Task instructions: Output an exact reproduction of the data.

Supplied material:
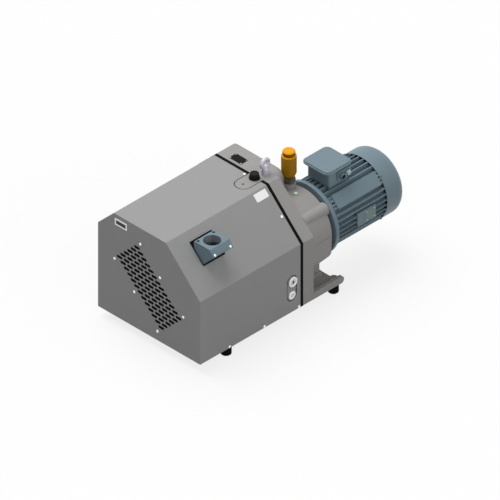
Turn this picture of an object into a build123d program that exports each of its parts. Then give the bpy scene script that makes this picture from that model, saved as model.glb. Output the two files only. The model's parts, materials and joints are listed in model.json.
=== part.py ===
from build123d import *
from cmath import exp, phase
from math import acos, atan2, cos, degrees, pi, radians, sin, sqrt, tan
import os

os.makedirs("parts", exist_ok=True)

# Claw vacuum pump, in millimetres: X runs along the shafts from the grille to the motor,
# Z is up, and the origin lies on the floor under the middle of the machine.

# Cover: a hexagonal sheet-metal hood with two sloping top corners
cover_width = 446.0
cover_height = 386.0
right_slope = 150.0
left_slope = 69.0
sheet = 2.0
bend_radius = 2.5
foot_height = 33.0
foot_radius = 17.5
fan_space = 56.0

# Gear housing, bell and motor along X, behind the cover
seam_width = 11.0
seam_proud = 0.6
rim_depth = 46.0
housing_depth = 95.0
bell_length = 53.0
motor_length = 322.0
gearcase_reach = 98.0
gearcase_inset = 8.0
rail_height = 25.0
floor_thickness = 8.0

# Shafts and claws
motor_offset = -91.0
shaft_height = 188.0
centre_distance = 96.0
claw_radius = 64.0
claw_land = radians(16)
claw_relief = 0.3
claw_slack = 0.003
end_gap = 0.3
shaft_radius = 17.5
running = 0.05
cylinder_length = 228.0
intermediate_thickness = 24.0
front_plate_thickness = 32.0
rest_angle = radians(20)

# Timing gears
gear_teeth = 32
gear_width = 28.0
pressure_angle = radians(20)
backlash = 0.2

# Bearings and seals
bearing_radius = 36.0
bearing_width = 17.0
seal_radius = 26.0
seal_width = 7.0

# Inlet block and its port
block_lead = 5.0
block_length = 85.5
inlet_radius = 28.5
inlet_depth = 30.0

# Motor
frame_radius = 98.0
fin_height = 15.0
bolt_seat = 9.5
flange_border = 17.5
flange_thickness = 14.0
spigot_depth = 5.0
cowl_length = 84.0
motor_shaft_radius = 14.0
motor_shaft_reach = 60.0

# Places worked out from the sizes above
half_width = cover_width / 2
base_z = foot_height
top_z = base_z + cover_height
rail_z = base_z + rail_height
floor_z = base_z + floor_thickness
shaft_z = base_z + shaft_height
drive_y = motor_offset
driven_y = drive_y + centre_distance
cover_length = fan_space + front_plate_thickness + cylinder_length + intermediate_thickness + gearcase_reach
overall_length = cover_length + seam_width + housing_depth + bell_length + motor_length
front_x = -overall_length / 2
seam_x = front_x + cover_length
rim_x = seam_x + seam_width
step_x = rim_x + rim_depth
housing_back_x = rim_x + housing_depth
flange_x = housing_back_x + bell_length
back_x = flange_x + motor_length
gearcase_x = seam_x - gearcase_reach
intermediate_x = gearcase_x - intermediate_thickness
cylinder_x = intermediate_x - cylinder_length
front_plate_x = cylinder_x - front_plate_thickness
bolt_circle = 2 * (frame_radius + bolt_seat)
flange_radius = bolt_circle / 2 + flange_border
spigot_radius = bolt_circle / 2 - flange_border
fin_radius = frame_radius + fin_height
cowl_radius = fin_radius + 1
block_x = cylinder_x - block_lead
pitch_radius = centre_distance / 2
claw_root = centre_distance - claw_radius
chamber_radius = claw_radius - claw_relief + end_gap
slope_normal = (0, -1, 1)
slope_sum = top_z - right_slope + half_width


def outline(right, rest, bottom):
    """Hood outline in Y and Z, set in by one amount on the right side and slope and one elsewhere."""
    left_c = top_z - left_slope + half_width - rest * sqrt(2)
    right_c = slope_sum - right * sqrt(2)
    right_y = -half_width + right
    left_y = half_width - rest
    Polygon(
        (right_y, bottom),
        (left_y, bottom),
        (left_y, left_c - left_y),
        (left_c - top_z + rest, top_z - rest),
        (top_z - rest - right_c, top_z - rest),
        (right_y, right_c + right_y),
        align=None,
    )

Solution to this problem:
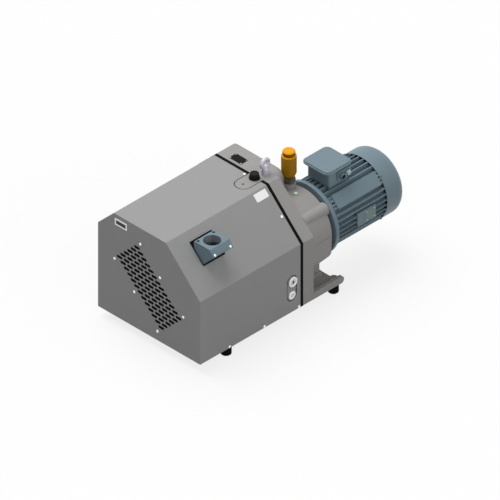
Turn this picture of an object into a build123d program that exports each of its parts. Then give the bpy scene script that makes this picture from that model, saved as model.glb. Output the two files only. The model's parts, materials and joints are listed in model.json.
=== part.py ===
from build123d import *
from cmath import exp, phase
from math import acos, atan2, cos, degrees, pi, radians, sin, sqrt, tan
import os

os.makedirs("parts", exist_ok=True)

# Claw vacuum pump, in millimetres: X runs along the shafts from the grille to the motor,
# Z is up, and the origin lies on the floor under the middle of the machine.

# Cover: a hexagonal sheet-metal hood with two sloping top corners
cover_width = 446.0
cover_height = 386.0
right_slope = 150.0
left_slope = 69.0
sheet = 2.0
bend_radius = 2.5
foot_height = 33.0
foot_radius = 17.5
fan_space = 56.0

# Gear housing, bell and motor along X, behind the cover
seam_width = 11.0
seam_proud = 0.6
rim_depth = 46.0
housing_depth = 95.0
bell_length = 53.0
motor_length = 322.0
gearcase_reach = 98.0
gearcase_inset = 8.0
rail_height = 25.0
floor_thickness = 8.0

# Shafts and claws
motor_offset = -91.0
shaft_height = 188.0
centre_distance = 96.0
claw_radius = 64.0
claw_land = radians(16)
claw_relief = 0.3
claw_slack = 0.003
end_gap = 0.3
shaft_radius = 17.5
running = 0.05
cylinder_length = 228.0
intermediate_thickness = 24.0
front_plate_thickness = 32.0
rest_angle = radians(20)

# Timing gears
gear_teeth = 32
gear_width = 28.0
pressure_angle = radians(20)
backlash = 0.2

# Bearings and seals
bearing_radius = 36.0
bearing_width = 17.0
seal_radius = 26.0
seal_width = 7.0

# Inlet block and its port
block_lead = 5.0
block_length = 85.5
inlet_radius = 28.5
inlet_depth = 30.0

# Motor
frame_radius = 98.0
fin_height = 15.0
bolt_seat = 9.5
flange_border = 17.5
flange_thickness = 14.0
spigot_depth = 5.0
cowl_length = 84.0
motor_shaft_radius = 14.0
motor_shaft_reach = 60.0

# Places worked out from the sizes above
half_width = cover_width / 2
base_z = foot_height
top_z = base_z + cover_height
rail_z = base_z + rail_height
floor_z = base_z + floor_thickness
shaft_z = base_z + shaft_height
drive_y = motor_offset
driven_y = drive_y + centre_distance
cover_length = fan_space + front_plate_thickness + cylinder_length + intermediate_thickness + gearcase_reach
overall_length = cover_length + seam_width + housing_depth + bell_length + motor_length
front_x = -overall_length / 2
seam_x = front_x + cover_length
rim_x = seam_x + seam_width
step_x = rim_x + rim_depth
housing_back_x = rim_x + housing_depth
flange_x = housing_back_x + bell_length
back_x = flange_x + motor_length
gearcase_x = seam_x - gearcase_reach
intermediate_x = gearcase_x - intermediate_thickness
cylinder_x = intermediate_x - cylinder_length
front_plate_x = cylinder_x - front_plate_thickness
bolt_circle = 2 * (frame_radius + bolt_seat)
flange_radius = bolt_circle / 2 + flange_border
spigot_radius = bolt_circle / 2 - flange_border
fin_radius = frame_radius + fin_height
cowl_radius = fin_radius + 1
block_x = cylinder_x - block_lead
pitch_radius = centre_distance / 2
claw_root = centre_distance - claw_radius
chamber_radius = claw_radius - claw_relief + end_gap
slope_normal = (0, -1, 1)
slope_sum = top_z - right_slope + half_width


def outline(right, rest, bottom):
    """Hood outline in Y and Z, set in by one amount on the right side and slope and one elsewhere."""
    left_c = top_z - left_slope + half_width - rest * sqrt(2)
    right_c = slope_sum - right * sqrt(2)
    right_y = -half_width + right
    left_y = half_width - rest
    Polygon(
        (right_y, bottom),
        (left_y, bottom),
        (left_y, left_c - left_y),
        (left_c - top_z + rest, top_z - rest),
        (top_z - rest - right_c, top_z - rest),
        (right_y, right_c + right_y),
        align=None,
    )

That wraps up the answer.